Endemic White Supremacy

In this perspective white supremacy is so historically infused into Western culture and embedded into social structure that to speak of “society” in the U.S., European, or postcolonial context is, practically, to speak of white supremacy, as well as “racism,” “white privilege,” and “Eurocentric domination” on a global scale. All are parts of the whole, sometimes called “racialized social structures”—political and cultural systems that perpetuate inequality across racialized groups of people.

Proponents hold that to understand white supremacy, one must understand, or at least acknowledge, the roots of these social structures in European (white) colonialism. “Race” itself was invented through colonizers' efforts to understand and rationalize the differences between themselves and the people they subjugated. Thus, “race” explains and maintains inequality, and to this day we live in a fundamentally unjust world built by race.

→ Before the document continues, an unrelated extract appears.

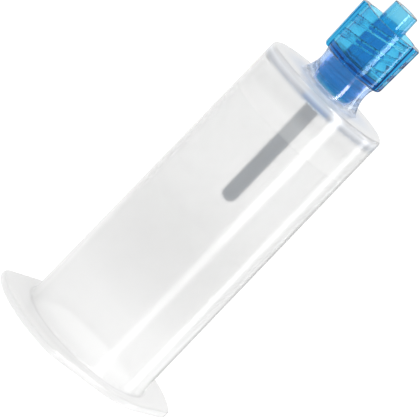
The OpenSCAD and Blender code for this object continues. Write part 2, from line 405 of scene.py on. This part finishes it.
def noise(tree, scale, detail=3.0, rough=0.5, stretch=(1, 1, 1)):
    """Noise in the object's own space; scale is in cells per metre."""
    place = node(tree, "ShaderNodeTexCoord")
    mapping = node(tree, "ShaderNodeMapping")
    mapping.inputs["Scale"].default_value = stretch
    texture = node(tree, "ShaderNodeTexNoise")
    texture.inputs["Scale"].default_value = scale
    texture.inputs["Detail"].default_value = detail
    texture.inputs["Roughness"].default_value = rough
    tree.links.new(place.outputs["Object"], mapping.inputs["Vector"])
    tree.links.new(mapping.outputs["Vector"], texture.inputs["Vector"])
    return texture


def map_range(tree, source, low, high, to_low, to_high, smooth_step=False):
    ranged = node(tree, "ShaderNodeMapRange")
    if smooth_step:
        ranged.interpolation_type = "SMOOTHSTEP"
    for key, value in (("From Min", low), ("From Max", high), ("To Min", to_low), ("To Max", to_high)):
        ranged.inputs[key].default_value = value
    tree.links.new(source, ranged.inputs["Value"])
    return ranged.outputs["Result"]


def band(tree, length, low, high, to_low=0, to_high=1, smooth_step=True):
    """Goes from to_low to to_high as a length, in metres, goes from low to high, in millimetres."""
    return map_range(tree, length, low * MM, high * MM, to_low, to_high, smooth_step)


def math_node(tree, operation, a, b):
    made = node(tree, "ShaderNodeMath", operation=operation)
    for socket, value in zip(made.inputs, (a, b)):
        if isinstance(value, (int, float)):
            socket.default_value = value
        else:
            tree.links.new(value, socket)
    return made.outputs[0]


def bump(tree, shader, height, strength, distance):
    made = node(tree, "ShaderNodeBump")
    made.inputs["Strength"].default_value = strength
    made.inputs["Distance"].default_value = distance
    tree.links.new(height, made.inputs["Height"])
    tree.links.new(made.outputs["Normal"], shader.inputs["Normal"])


def ramp(tree, source, stops):
    """Value of a line through (height in mm, value) stops, read at a height in metres."""
    top = stops[-1][0]
    share = map_range(tree, source, 0, top * MM, 0, 1)
    made = node(tree, "ShaderNodeValToRGB")
    marks = made.color_ramp.elements
    while len(marks) < len(stops):
        marks.new(0.5)
    for mark, (height, value) in zip(marks, stops):
        mark.position = height / top
        mark.color = (value, value, value, 1)
    tree.links.new(share, made.inputs["Fac"])
    return made.outputs["Color"]


def height_of(tree):
    place = node(tree, "ShaderNodeTexCoord")
    split = node(tree, "ShaderNodeSeparateXYZ")
    tree.links.new(place.outputs["Object"], split.inputs[0])
    return split.outputs["Z"]


def length_across(tree):
    """Distance from the barrel's axis."""
    place = node(tree, "ShaderNodeTexCoord")
    flat = node(tree, "ShaderNodeVectorMath", operation="MULTIPLY")
    flat.inputs[1].default_value = (1, 1, 0)
    tree.links.new(place.outputs["Object"], flat.inputs[0])
    size = node(tree, "ShaderNodeVectorMath", operation="LENGTH")
    tree.links.new(flat.outputs[0], size.inputs[0])
    return size.outputs["Value"]


def blend(tree, factor, first, second):
    """Mix of two colours; each is a tuple or a socket."""
    made = node(tree, "ShaderNodeMix", data_type="RGBA")
    tree.links.new(factor, made.inputs["Factor"])
    for socket, colour in zip(made.inputs[6:8], (first, second)):
        if isinstance(colour, tuple):
            socket.default_value = (*colour, 1)
        else:
            tree.links.new(colour, socket)
    return made.outputs[2]


def shades(tree, source, dark, light):
    """A colour that goes from dark to light with the source."""
    made = node(tree, "ShaderNodeValToRGB")
    made.color_ramp.elements[0].color = (*dark, 1)
    made.color_ramp.elements[1].color = (*light, 1)
    tree.links.new(source, made.inputs["Fac"])
    return made.outputs["Color"]


# how clear the outer surface is at each height: hazy flange, barrel, satin band, neck
CLEARNESS = [(0, 0.18), (1.3, 0.18), (3.0, 0.14), (10, 0.20), (26, 0.64), (30, 0.69), (42.2, 0.69),
             (42.5, 0.59), (44.5, 0.58), (46.5, 0.69), (48.4, 0.68), (49.0, 0.36),
             (49.8, 0.50), (50.6, 0.97), (60, 0.97)]
HAZE_ROUGHNESS = [(0, 0.26), (1.3, 0.26), (3.0, 0.16), (42.2, 0.16), (49.8, 0.16),
                  (51.0, 0.08), (60, 0.08)]
INNER_CLEARNESS = 0.97
PLASTIC_IOR = 1.49


def painted_joint_shade(tree, colour, z, out):
    """Painted shade: a thin grey line mixed into the colour where the barrel meets the flange,
    standing in for the shade in the fillet.
    """
    low = band(tree, z, FLANGE_T - 0.2, FLANGE_T)
    high = band(tree, z, FLANGE_T, FLANGE_T + 0.3, 1, 0)
    inner = band(tree, out, OPEN_R + 0.3, OPEN_R + 0.6, 1, 0)
    ring = math_node(tree, "MULTIPLY", math_node(tree, "MULTIPLY", low, high), inner)
    # painted shade: the colour turns grey in this thin ring at the barrel's foot
    return blend(tree, ring, colour, (0.90, 0.90, 0.90))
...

Individual attitudes, utterances, or discriminatory acts are rarely at issue in this literature, except in reinforcing assumptions that “white is right,” or that whites' cultural ways are normative and proper. For example, whites often see their styles of social interaction as “normal” (rather than culturally white), and nonwhite Christians sometimes uncritically absorb images of a white (Europeanized) Jesus.

Scholars say white supremacy has changed over time, evolving particularly in terms of strategies for its self-preservation. As domination by repression and terror ended in the mid-20th century, white supremacy metamorphosed into “domination by seduction.” Thus, many recent scholars focus on how it continues without overtly racist whites, often invoking the term color-blind racism to characterize political ideologies that ahistorically champion property and individual rights yet deny the racial history of collective repression, thereby ensuring policies that do not threaten white control over most of the power and wealth in the world.

Activist White Supremacy

The second approach to white supremacy involves active white supremacists who overtly proclaim, in one way or another, that there exists a distinct race of people (“whites”) who have a special place in humanity, are in many ways superior to nonwhites, and require segregation to avoid social, cultural, and biological contamination by nonwhites. These include a diverse set of groups who maintain that white interests must be actively protected and advanced: the Ku Klux Klan, neo-Nazis, Aryan Brotherhood, Christian Identity, Skinheads, and some militia groups, for example.

Researchers study these organizations and subcultures, also focusing on a burgeoning cyberculture. Similarities include almost universal antipathy toward Jews, blacks, and homosexuals. Nevertheless, white supremacists remain ideologically fractured, with many differences in ideology regarding religion, the use of violence, or even who is “white.”

White supremacists instill fear not only because of their past terrorism but also because of recent hate crimes and proclamations ranging from dismantling welfare programs to terrorist “racial holy war” (“RAHOWA”). Weakened after World War II and again in the wake of the 1960s civil rights movement, organized white supremacists have since rejuvenated, according to watchdog organizations, such as the Intelligence Project and the Anti-Defamation League, who monitor white supremacist activities and harbor concerns that these groups might successfully tap into incipient racial hatred, especially among impressionable white youths.